» **INFORMATION SHOWN**:
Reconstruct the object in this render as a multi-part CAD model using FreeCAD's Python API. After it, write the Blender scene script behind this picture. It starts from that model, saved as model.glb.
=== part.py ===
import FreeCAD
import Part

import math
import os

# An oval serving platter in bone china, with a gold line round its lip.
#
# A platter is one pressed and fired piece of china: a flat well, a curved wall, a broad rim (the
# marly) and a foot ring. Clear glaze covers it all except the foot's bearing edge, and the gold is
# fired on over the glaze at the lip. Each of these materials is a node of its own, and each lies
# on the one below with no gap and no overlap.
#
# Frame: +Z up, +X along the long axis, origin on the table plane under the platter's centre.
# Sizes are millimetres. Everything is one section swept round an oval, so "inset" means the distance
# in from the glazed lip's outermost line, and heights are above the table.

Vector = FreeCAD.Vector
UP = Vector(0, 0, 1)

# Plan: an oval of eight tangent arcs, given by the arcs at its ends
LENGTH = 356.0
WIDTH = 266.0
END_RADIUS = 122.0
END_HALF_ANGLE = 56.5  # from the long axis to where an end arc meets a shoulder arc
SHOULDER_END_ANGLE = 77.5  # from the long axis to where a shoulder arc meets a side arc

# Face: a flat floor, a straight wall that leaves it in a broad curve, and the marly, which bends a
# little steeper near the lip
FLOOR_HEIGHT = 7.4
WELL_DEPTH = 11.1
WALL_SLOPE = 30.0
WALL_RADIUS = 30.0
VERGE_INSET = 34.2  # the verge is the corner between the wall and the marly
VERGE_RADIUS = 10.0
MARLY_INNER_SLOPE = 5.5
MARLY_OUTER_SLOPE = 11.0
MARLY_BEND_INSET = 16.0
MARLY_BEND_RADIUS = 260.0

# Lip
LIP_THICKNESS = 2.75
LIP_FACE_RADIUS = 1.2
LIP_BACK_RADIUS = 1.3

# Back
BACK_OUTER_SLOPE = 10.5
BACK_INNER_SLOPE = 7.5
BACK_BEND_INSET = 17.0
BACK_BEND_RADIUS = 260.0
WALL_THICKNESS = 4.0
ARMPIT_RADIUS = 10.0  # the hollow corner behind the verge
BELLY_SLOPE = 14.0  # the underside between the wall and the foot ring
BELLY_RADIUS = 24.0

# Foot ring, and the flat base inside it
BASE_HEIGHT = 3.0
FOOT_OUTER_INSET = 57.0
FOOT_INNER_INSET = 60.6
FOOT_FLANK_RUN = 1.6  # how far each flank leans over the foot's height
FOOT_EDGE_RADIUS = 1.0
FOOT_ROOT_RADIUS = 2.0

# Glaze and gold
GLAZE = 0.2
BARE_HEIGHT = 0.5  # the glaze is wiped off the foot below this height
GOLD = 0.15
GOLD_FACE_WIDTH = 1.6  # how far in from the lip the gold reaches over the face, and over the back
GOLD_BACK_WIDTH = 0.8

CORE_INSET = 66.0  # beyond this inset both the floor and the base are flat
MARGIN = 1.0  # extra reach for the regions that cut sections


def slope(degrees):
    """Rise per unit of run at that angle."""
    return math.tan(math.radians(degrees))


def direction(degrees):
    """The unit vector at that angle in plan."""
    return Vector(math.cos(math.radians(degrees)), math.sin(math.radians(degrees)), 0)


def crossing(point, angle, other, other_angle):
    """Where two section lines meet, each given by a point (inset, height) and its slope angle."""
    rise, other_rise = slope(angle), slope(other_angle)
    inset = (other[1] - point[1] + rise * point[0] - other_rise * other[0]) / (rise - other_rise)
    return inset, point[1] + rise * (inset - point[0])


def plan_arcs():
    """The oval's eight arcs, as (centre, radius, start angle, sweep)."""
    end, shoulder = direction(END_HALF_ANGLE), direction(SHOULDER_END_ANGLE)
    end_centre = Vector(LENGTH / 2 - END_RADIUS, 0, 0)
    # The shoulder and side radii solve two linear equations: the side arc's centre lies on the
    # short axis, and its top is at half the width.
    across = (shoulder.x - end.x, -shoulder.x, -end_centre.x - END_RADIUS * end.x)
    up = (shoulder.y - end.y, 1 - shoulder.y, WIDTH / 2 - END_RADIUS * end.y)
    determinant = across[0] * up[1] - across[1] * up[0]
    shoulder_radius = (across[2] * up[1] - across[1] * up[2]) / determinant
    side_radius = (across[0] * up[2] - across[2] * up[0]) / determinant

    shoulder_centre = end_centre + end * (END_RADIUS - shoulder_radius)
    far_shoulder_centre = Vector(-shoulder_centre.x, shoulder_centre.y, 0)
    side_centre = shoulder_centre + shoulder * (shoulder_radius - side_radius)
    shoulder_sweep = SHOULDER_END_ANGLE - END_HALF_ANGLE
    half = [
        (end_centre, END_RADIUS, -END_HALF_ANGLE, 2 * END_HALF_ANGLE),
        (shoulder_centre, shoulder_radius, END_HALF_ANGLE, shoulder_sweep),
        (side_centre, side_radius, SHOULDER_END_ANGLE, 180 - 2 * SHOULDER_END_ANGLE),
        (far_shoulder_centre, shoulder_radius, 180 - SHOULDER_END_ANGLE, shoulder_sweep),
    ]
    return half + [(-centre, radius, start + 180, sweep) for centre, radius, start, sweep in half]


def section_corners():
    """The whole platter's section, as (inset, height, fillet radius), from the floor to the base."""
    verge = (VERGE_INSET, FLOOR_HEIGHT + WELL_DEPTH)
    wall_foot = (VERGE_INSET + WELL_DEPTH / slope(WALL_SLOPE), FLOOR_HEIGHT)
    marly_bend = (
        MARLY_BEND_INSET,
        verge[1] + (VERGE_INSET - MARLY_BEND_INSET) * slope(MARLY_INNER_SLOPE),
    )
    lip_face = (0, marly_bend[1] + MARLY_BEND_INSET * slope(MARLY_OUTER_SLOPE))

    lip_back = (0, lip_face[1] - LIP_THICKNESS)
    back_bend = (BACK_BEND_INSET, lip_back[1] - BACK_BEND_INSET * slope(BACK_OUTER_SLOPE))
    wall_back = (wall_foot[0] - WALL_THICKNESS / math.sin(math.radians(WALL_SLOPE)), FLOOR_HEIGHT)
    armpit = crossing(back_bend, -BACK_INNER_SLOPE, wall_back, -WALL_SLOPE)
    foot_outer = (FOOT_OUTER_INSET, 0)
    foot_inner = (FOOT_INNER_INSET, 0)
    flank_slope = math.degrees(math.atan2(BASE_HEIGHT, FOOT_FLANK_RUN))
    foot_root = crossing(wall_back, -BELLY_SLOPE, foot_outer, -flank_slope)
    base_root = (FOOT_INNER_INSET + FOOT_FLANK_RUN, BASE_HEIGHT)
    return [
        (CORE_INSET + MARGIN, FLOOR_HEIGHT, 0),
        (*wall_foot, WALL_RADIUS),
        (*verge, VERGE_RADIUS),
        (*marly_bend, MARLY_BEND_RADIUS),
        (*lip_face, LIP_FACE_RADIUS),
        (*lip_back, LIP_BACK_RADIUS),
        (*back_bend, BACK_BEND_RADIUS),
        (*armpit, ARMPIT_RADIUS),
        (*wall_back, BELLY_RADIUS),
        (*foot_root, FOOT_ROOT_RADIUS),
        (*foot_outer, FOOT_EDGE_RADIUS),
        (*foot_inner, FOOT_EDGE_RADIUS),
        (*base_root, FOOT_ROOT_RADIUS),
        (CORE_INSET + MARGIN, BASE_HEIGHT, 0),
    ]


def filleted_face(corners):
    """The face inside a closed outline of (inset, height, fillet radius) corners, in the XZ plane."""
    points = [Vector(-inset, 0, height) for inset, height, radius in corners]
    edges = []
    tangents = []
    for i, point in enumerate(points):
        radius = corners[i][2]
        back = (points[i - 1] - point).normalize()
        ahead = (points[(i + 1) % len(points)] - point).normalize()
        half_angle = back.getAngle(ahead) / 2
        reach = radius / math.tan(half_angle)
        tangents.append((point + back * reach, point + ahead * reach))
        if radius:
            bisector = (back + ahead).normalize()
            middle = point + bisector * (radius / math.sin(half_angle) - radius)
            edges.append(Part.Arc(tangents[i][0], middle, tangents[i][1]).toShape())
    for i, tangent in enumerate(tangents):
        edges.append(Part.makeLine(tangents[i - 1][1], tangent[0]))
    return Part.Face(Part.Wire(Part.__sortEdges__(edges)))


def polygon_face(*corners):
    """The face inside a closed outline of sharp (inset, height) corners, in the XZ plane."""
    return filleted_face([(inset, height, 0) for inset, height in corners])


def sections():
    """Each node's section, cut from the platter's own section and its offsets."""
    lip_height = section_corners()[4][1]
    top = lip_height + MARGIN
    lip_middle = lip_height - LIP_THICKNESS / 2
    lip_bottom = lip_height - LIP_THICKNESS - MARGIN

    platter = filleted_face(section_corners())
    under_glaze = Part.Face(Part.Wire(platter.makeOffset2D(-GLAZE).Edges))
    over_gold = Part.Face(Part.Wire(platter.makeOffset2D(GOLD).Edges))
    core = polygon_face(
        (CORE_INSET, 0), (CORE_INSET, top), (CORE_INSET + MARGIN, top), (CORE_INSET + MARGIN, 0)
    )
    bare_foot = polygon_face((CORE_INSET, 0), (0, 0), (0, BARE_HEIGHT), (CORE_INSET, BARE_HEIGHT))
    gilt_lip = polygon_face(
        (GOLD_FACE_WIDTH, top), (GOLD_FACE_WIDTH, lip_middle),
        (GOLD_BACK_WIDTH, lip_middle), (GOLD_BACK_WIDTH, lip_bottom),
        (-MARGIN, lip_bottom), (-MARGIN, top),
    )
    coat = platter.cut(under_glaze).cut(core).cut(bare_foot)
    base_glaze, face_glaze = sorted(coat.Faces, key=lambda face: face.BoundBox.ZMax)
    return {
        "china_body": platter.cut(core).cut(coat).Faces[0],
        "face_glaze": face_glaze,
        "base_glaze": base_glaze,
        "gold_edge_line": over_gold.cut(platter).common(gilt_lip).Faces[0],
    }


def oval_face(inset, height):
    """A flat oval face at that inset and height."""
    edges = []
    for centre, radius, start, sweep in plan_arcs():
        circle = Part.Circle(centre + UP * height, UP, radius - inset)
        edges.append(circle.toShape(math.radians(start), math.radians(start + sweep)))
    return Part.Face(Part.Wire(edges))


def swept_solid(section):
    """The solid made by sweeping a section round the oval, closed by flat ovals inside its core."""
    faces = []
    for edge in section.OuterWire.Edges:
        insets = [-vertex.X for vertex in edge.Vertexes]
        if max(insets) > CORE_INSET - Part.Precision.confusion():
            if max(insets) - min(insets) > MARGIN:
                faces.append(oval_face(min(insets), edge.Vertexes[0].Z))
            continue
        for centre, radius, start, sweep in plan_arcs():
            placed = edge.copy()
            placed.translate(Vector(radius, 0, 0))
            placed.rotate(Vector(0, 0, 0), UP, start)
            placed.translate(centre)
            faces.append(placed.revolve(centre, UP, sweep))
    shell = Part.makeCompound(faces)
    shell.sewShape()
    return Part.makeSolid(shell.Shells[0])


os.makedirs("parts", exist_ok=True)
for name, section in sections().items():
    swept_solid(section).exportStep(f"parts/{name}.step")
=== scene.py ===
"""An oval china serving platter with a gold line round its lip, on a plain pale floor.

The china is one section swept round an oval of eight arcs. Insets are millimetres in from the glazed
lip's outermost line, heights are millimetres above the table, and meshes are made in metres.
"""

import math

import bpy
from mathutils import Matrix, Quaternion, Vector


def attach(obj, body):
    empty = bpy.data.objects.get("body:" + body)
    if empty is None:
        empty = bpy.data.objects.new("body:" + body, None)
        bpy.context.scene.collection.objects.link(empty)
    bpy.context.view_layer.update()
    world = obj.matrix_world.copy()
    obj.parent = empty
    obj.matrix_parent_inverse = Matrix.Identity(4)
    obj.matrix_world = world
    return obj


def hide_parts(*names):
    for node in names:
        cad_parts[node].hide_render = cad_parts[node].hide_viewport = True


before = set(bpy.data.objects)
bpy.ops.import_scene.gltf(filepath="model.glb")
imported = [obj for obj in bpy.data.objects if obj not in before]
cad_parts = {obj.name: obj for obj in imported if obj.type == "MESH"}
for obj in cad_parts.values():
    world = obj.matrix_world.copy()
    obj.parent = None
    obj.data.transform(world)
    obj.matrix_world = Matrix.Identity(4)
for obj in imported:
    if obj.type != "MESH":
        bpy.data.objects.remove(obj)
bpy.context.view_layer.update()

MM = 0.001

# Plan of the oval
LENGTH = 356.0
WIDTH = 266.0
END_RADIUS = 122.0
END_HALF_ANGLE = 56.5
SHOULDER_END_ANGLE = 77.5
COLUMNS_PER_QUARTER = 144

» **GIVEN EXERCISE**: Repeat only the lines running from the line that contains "obj.matrix_parent_inverse = Matrix.Identity(4)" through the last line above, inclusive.

» **EXERCISE RESPONSE**:
    obj.matrix_parent_inverse = Matrix.Identity(4)
    obj.matrix_world = world
    return obj


def hide_parts(*names):
    for node in names:
        cad_parts[node].hide_render = cad_parts[node].hide_viewport = True


before = set(bpy.data.objects)
bpy.ops.import_scene.gltf(filepath="model.glb")
imported = [obj for obj in bpy.data.objects if obj not in before]
cad_parts = {obj.name: obj for obj in imported if obj.type == "MESH"}
for obj in cad_parts.values():
    world = obj.matrix_world.copy()
    obj.parent = None
    obj.data.transform(world)
    obj.matrix_world = Matrix.Identity(4)
for obj in imported:
    if obj.type != "MESH":
        bpy.data.objects.remove(obj)
bpy.context.view_layer.update()

MM = 0.001

# Plan of the oval
LENGTH = 356.0
WIDTH = 266.0
END_RADIUS = 122.0
END_HALF_ANGLE = 56.5
SHOULDER_END_ANGLE = 77.5
COLUMNS_PER_QUARTER = 144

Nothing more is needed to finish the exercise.